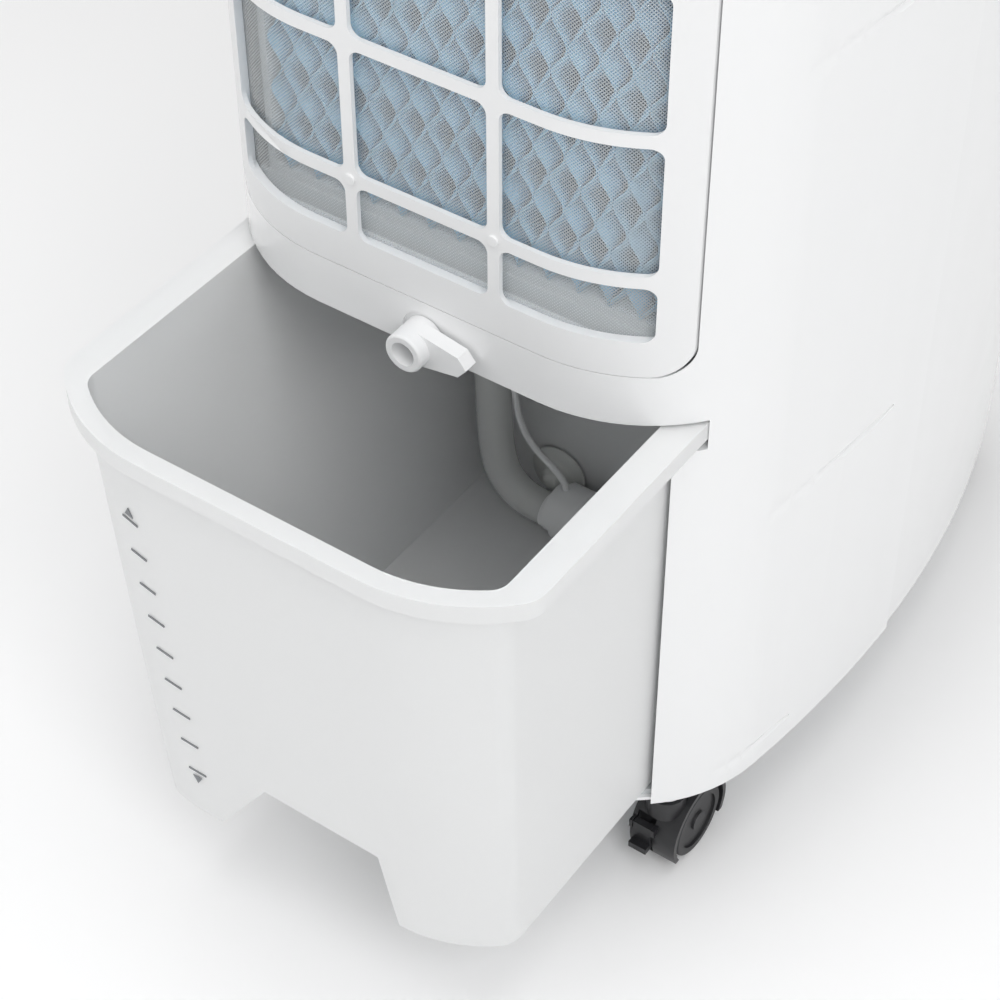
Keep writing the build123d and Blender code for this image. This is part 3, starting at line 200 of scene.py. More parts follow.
@dataclass(frozen=True)
class Moulded:
    """Moulded plastic or rubber: slight flow marks, a fine grain and a set gloss.

    Attributes:
        name: The material's name.
        colour: Middle colour.
        roughness: Middle roughness.
        drift: Share by which the colour drifts.
        flow: Size of the flow marks, in metres.
        grain: Size of the surface grain, in metres.
        relief: Depth of the grain, in metres.
        coat: Weight of a clear gloss on top.
        glow: Weight of light scattered inside.
        clear: Weight of light let through.
    """

    name: str
    colour: Colour
    roughness: float = 0.4
    drift: float = 0.02
    flow: float = 0.09
    grain: float = 0.0009
    relief: float = 0.000004
    coat: float = 0.0
    glow: float = 0.0
    clear: float = 0.0

    def material(self) -> bpy.types.Material:
        """Builds the material.

        Returns:
            The finished material.
        """
        shader = Shader(self.name)
        body = shader.add("ShaderNodeBsdfPrincipled")
        flow = shader.noise(self.flow, 3.0)
        dark = scaled(self.colour, 1.0 - self.drift)
        light = scaled(self.colour, 1.0 + self.drift)
        colour = shader.blend(flow, dark, light)
        shader.join(colour, body.inputs["Base Color"])
        shine = shader.between(flow, self.roughness * 0.85, self.roughness * 1.15)
        shader.join(shine, body.inputs["Roughness"])
        wave = shader.bump(shader.noise(self.flow * 0.4, 1.0), self.relief * 6.0)
        fine = shader.bump(shader.noise(self.grain, 2.0), self.relief, wave)
        shader.join(fine, body.inputs["Normal"])
        body.inputs["Coat Weight"].default_value = self.coat
        body.inputs["Coat Roughness"].default_value = 0.08
        body.inputs["Subsurface Weight"].default_value = self.glow
        body.inputs["Subsurface Radius"].default_value = (0.008, 0.008, 0.008)
        body.inputs["Transmission Weight"].default_value = self.clear
        body.inputs["IOR"].default_value = 1.47
        shader.join(body.outputs["BSDF"], shader.output.inputs["Surface"])
        return shader.material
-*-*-
▸ **Work required**
Output the lines above verbatim and in full.

▸ **The output**
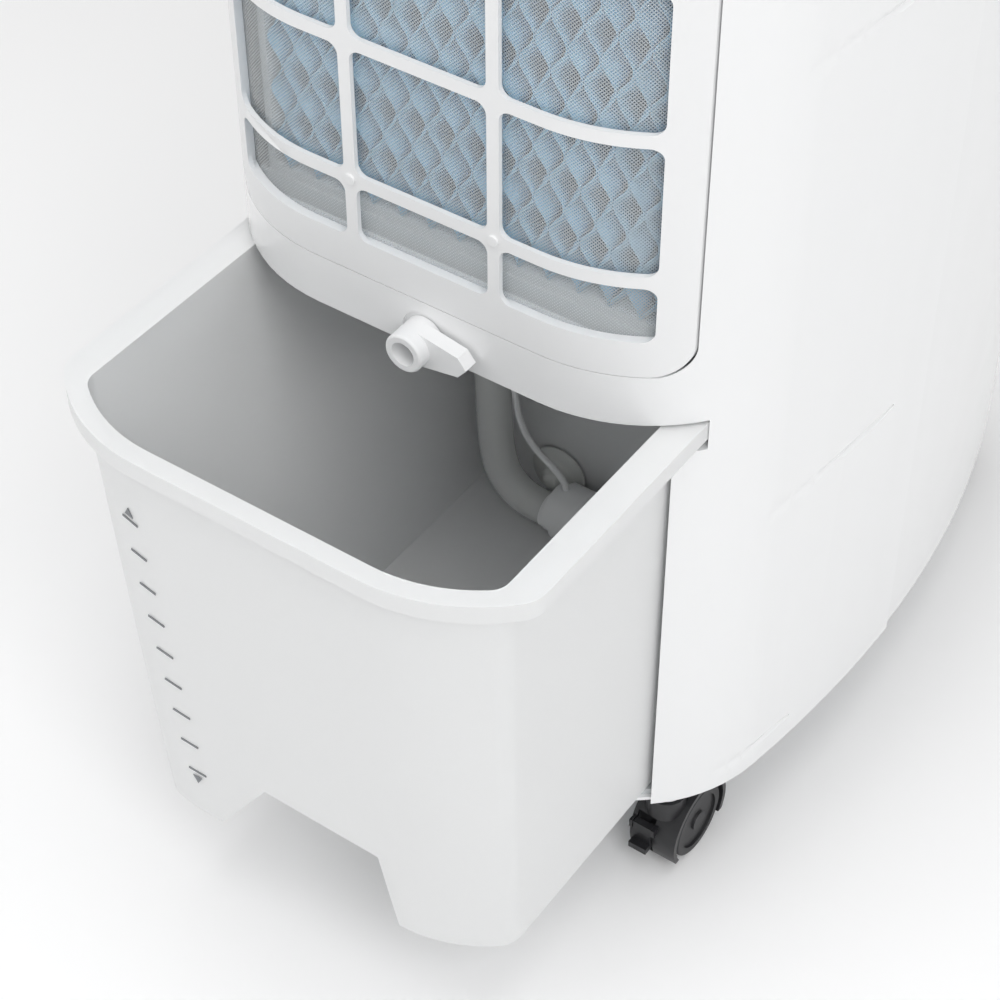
Keep writing the build123d and Blender code for this image. This is part 3, starting at line 200 of scene.py. More parts follow.
@dataclass(frozen=True)
class Moulded:
    """Moulded plastic or rubber: slight flow marks, a fine grain and a set gloss.

    Attributes:
        name: The material's name.
        colour: Middle colour.
        roughness: Middle roughness.
        drift: Share by which the colour drifts.
        flow: Size of the flow marks, in metres.
        grain: Size of the surface grain, in metres.
        relief: Depth of the grain, in metres.
        coat: Weight of a clear gloss on top.
        glow: Weight of light scattered inside.
        clear: Weight of light let through.
    """

    name: str
    colour: Colour
    roughness: float = 0.4
    drift: float = 0.02
    flow: float = 0.09
    grain: float = 0.0009
    relief: float = 0.000004
    coat: float = 0.0
    glow: float = 0.0
    clear: float = 0.0

    def material(self) -> bpy.types.Material:
        """Builds the material.

        Returns:
            The finished material.
        """
        shader = Shader(self.name)
        body = shader.add("ShaderNodeBsdfPrincipled")
        flow = shader.noise(self.flow, 3.0)
        dark = scaled(self.colour, 1.0 - self.drift)
        light = scaled(self.colour, 1.0 + self.drift)
        colour = shader.blend(flow, dark, light)
        shader.join(colour, body.inputs["Base Color"])
        shine = shader.between(flow, self.roughness * 0.85, self.roughness * 1.15)
        shader.join(shine, body.inputs["Roughness"])
        wave = shader.bump(shader.noise(self.flow * 0.4, 1.0), self.relief * 6.0)
        fine = shader.bump(shader.noise(self.grain, 2.0), self.relief, wave)
        shader.join(fine, body.inputs["Normal"])
        body.inputs["Coat Weight"].default_value = self.coat
        body.inputs["Coat Roughness"].default_value = 0.08
        body.inputs["Subsurface Weight"].default_value = self.glow
        body.inputs["Subsurface Radius"].default_value = (0.008, 0.008, 0.008)
        body.inputs["Transmission Weight"].default_value = self.clear
        body.inputs["IOR"].default_value = 1.47
        shader.join(body.outputs["BSDF"], shader.output.inputs["Surface"])
        return shader.material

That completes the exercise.